--- DATASET EXTRACT ---
○ ○ ○ ○

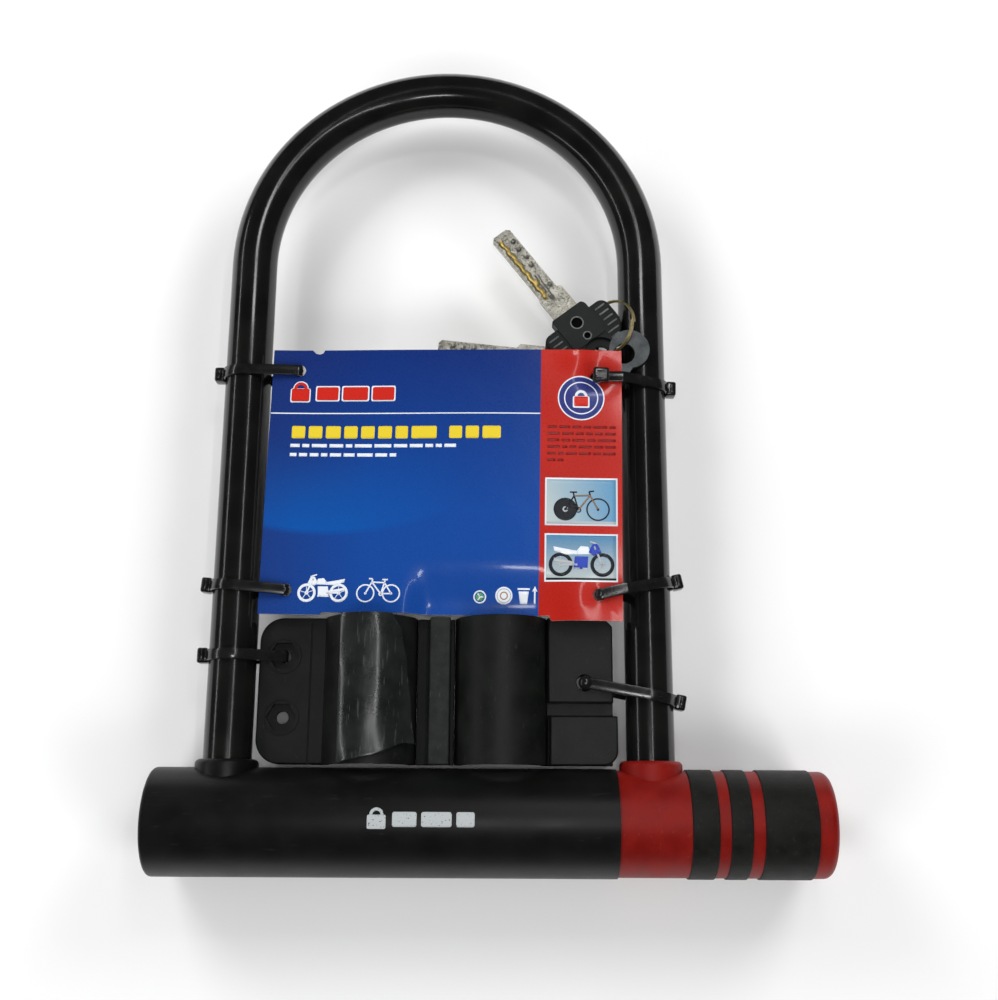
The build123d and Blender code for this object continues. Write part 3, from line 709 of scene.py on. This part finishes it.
printSet = dict(
    solidMm=0.06, liftMm=0.03, seed=11, line=(-75.6, 28.7, 41.5, 29.2),
    sign=(-63.2, 39.2, 9.4), signBars=((-56.0, -46.5), (-44.5, -33.5), (-31.5, -22.0)),
    signBarY=(35.0, 41.0),
    signInks=((0.55, "white", 1), (0.0, "red", 2)),         # growth past the sign, colour, level
    emblem=dict(place=(59.0, 36.2), r=10.1, under=0.1, rim=0.55, ringInset=2.7, ring=0.5, signDrop=0.2,
                signSize=8.6, redSize=7.2),
    rows=(      # x from and to, y from and to, colour, shortest and longest dash, gap, corner
        (-66.0, -3.0, 17.6, 23.2, "yellow", (5.2, 6.6), 1.5, 0.7),
        (2.4, 24.6, 17.6, 23.2, "yellow", (4.8, 6.0), 1.5, 0.7),
        (-66.3, 5.5, 13.6, 15.1, "white", (2.6, 7.5), 1.1, 0.0),
        (-66.3, -20.2, 9.5, 11.0, "white", (2.6, 7.5), 1.1, 0.0)),
    smallRows=dict(count=6, left=44.6, right=73.8, lastRight=51.5, low=22.5, high=23.7, step=2.95,
                   lengths=(2.2, 6.0), gap=0.9),
    pictures=(      # the two white frames, then each picture and the ground in it
        (43.8, -20.3, 74.5, 0.5, "white", 1), (43.8, -44.2, 74.5, -23.8, "white", 1),
        (44.5, -19.6, 73.8, -0.2, skyColour, 2), (44.5, -19.6, 73.8, -18.4, "grey", 3),
        (44.5, -43.5, 73.8, -24.5, roadColour, 2), (44.5, -43.5, 73.8, -42.6, "dark", 3)),
    bicycle=dict(hub=(52.4, -13.2), size=13.8, line=0.62, discR=4.9, hubR=1.2, tanLine=0.34),
    spokes=dict(place=(17.0, -50.6), r=2.7, rim=0.6, discR=1.7, length=1.6, width=0.5, count=3, turn=2.1),
    target=dict(place=(27.1, -50.0), r=3.6, rings=((3.0, 0.35, "grey"), (1.7, 0.5, "tan"))),
    bin=dict(body=((33.2, -48.2), (33.9, -53.4), (36.8, -53.4), (37.5, -48.2)),
             lid=(32.8, -47.6, 37.9, -46.9), shaft=(40.0, -53.2, 40.0, -47.6), shaftWidth=0.7,
             arrow=((38.9, -48.2), (41.1, -48.2), (40.0, -46.0))),
)


def drawSign(sheet):        # red padlock and bars with a pale edge
    x, y, size = printSet["sign"]
    low, high = printSet["signBarY"]
    for grow, colour, level in printSet["signInks"]:
        for loop in padlockLoops(x, y, size + 2 * grow):
            sheet.shape([loop], colour, level)
        for x0, x1 in printSet["signBars"]:
            sheet.bar(x0 - grow, low - grow, x1 + grow, high + grow, colour, level, 0.8)


def drawEmblem(sheet):
    emblem = printSet["emblem"]
    (x, y), r = emblem["place"], emblem["r"]
    sheet.disc(x, y, r - emblem["under"], "navy", 1)
    sheet.ring(x, y, r, emblem["rim"], "white", 2)
    sheet.ring(x, y, r - emblem["ringInset"], emblem["ring"], "white", 2)
    for loop in padlockLoops(x, y - emblem["signDrop"], emblem["signSize"]):
        sheet.shape([loop], "white", 2)
    body = padlockLoops(x, y - emblem["signDrop"], emblem["redSize"])[0]
    sheet.shape([body], "red", 3)


def drawSmallRows(sheet, dice):
    small = printSet["smallRows"]
    for row in range(small["count"]):
        right = small["lastRight"] if row == small["count"] - 1 else small["right"]
        low, high = (y - small["step"] * row for y in (small["low"], small["high"]))
        sheet.dashes(small["left"], right, low, high, "darkRed", small["lengths"], small["gap"], dice)


def drawPictures(sheet):
    for picture in printSet["pictures"]:
        sheet.bar(*picture)
    bicycle = printSet["bicycle"]
    (x, y), size = bicycle["hub"], bicycle["size"]
    sheet.disc(x, y, bicycle["discR"], "dark", 3)
    sheet.disc(x, y, bicycle["hubR"], "grey", 4)
    sheet.bicycle(x, y, size, bicycle["line"], "dark", 5)
    for line in bicycleLines(x, y, size)[3:6]:      # top tube, down tube and fork
        sheet.stroke(line, bicycle["tanLine"], "tan", 6)
    drawMotorcycle(sheet, 68.0, -37.0, 17.4, "dark", "grey", "white", "bodyBlue", 4, -1)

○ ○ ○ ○

--- EXERCISE DIRECTIONS ---
Write out the entire listing exactly.

--- RESPONSE BELOW ---
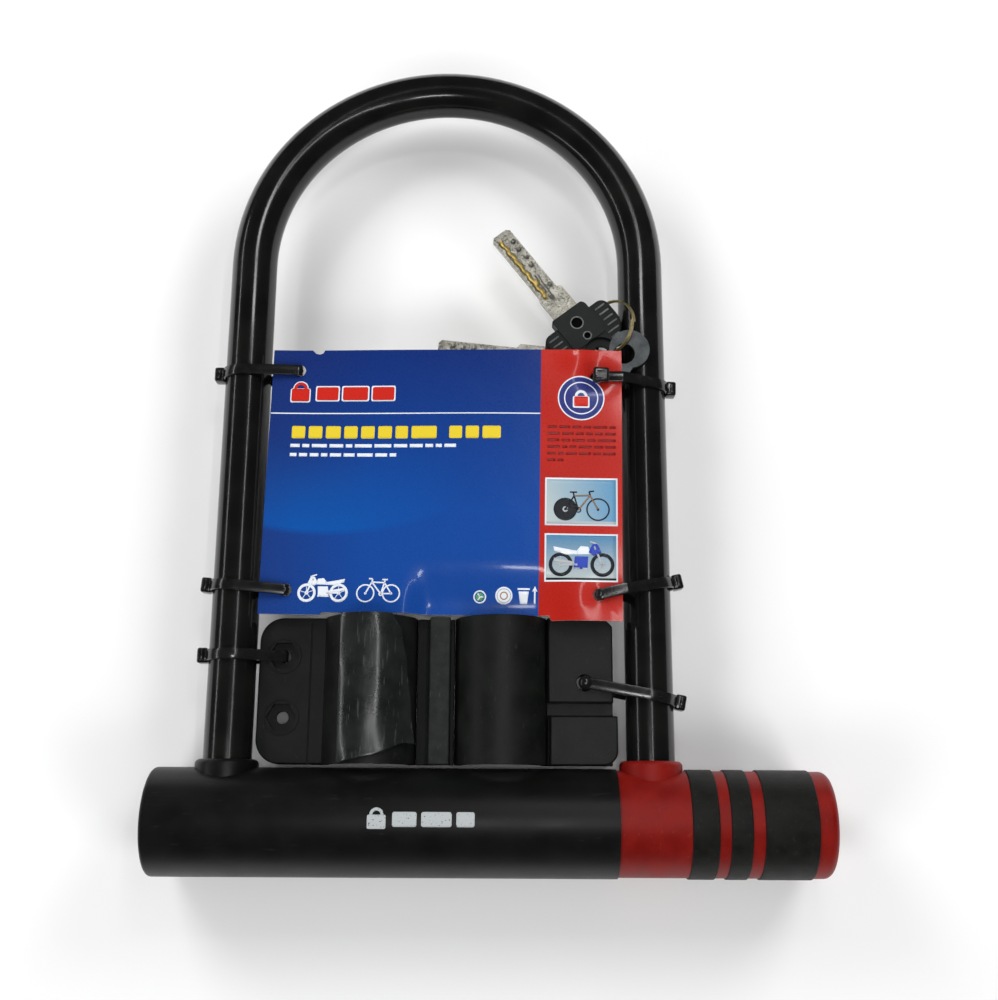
The build123d and Blender code for this object continues. Write part 3, from line 709 of scene.py on. This part finishes it.
printSet = dict(
    solidMm=0.06, liftMm=0.03, seed=11, line=(-75.6, 28.7, 41.5, 29.2),
    sign=(-63.2, 39.2, 9.4), signBars=((-56.0, -46.5), (-44.5, -33.5), (-31.5, -22.0)),
    signBarY=(35.0, 41.0),
    signInks=((0.55, "white", 1), (0.0, "red", 2)),         # growth past the sign, colour, level
    emblem=dict(place=(59.0, 36.2), r=10.1, under=0.1, rim=0.55, ringInset=2.7, ring=0.5, signDrop=0.2,
                signSize=8.6, redSize=7.2),
    rows=(      # x from and to, y from and to, colour, shortest and longest dash, gap, corner
        (-66.0, -3.0, 17.6, 23.2, "yellow", (5.2, 6.6), 1.5, 0.7),
        (2.4, 24.6, 17.6, 23.2, "yellow", (4.8, 6.0), 1.5, 0.7),
        (-66.3, 5.5, 13.6, 15.1, "white", (2.6, 7.5), 1.1, 0.0),
        (-66.3, -20.2, 9.5, 11.0, "white", (2.6, 7.5), 1.1, 0.0)),
    smallRows=dict(count=6, left=44.6, right=73.8, lastRight=51.5, low=22.5, high=23.7, step=2.95,
                   lengths=(2.2, 6.0), gap=0.9),
    pictures=(      # the two white frames, then each picture and the ground in it
        (43.8, -20.3, 74.5, 0.5, "white", 1), (43.8, -44.2, 74.5, -23.8, "white", 1),
        (44.5, -19.6, 73.8, -0.2, skyColour, 2), (44.5, -19.6, 73.8, -18.4, "grey", 3),
        (44.5, -43.5, 73.8, -24.5, roadColour, 2), (44.5, -43.5, 73.8, -42.6, "dark", 3)),
    bicycle=dict(hub=(52.4, -13.2), size=13.8, line=0.62, discR=4.9, hubR=1.2, tanLine=0.34),
    spokes=dict(place=(17.0, -50.6), r=2.7, rim=0.6, discR=1.7, length=1.6, width=0.5, count=3, turn=2.1),
    target=dict(place=(27.1, -50.0), r=3.6, rings=((3.0, 0.35, "grey"), (1.7, 0.5, "tan"))),
    bin=dict(body=((33.2, -48.2), (33.9, -53.4), (36.8, -53.4), (37.5, -48.2)),
             lid=(32.8, -47.6, 37.9, -46.9), shaft=(40.0, -53.2, 40.0, -47.6), shaftWidth=0.7,
             arrow=((38.9, -48.2), (41.1, -48.2), (40.0, -46.0))),
)


def drawSign(sheet):        # red padlock and bars with a pale edge
    x, y, size = printSet["sign"]
    low, high = printSet["signBarY"]
    for grow, colour, level in printSet["signInks"]:
        for loop in padlockLoops(x, y, size + 2 * grow):
            sheet.shape([loop], colour, level)
        for x0, x1 in printSet["signBars"]:
            sheet.bar(x0 - grow, low - grow, x1 + grow, high + grow, colour, level, 0.8)


def drawEmblem(sheet):
    emblem = printSet["emblem"]
    (x, y), r = emblem["place"], emblem["r"]
    sheet.disc(x, y, r - emblem["under"], "navy", 1)
    sheet.ring(x, y, r, emblem["rim"], "white", 2)
    sheet.ring(x, y, r - emblem["ringInset"], emblem["ring"], "white", 2)
    for loop in padlockLoops(x, y - emblem["signDrop"], emblem["signSize"]):
        sheet.shape([loop], "white", 2)
    body = padlockLoops(x, y - emblem["signDrop"], emblem["redSize"])[0]
    sheet.shape([body], "red", 3)


def drawSmallRows(sheet, dice):
    small = printSet["smallRows"]
    for row in range(small["count"]):
        right = small["lastRight"] if row == small["count"] - 1 else small["right"]
        low, high = (y - small["step"] * row for y in (small["low"], small["high"]))
        sheet.dashes(small["left"], right, low, high, "darkRed", small["lengths"], small["gap"], dice)


def drawPictures(sheet):
    for picture in printSet["pictures"]:
        sheet.bar(*picture)
    bicycle = printSet["bicycle"]
    (x, y), size = bicycle["hub"], bicycle["size"]
    sheet.disc(x, y, bicycle["discR"], "dark", 3)
    sheet.disc(x, y, bicycle["hubR"], "grey", 4)
    sheet.bicycle(x, y, size, bicycle["line"], "dark", 5)
    for line in bicycleLines(x, y, size)[3:6]:      # top tube, down tube and fork
        sheet.stroke(line, bicycle["tanLine"], "tan", 6)
    drawMotorcycle(sheet, 68.0, -37.0, 17.4, "dark", "grey", "white", "bodyBlue", 4, -1)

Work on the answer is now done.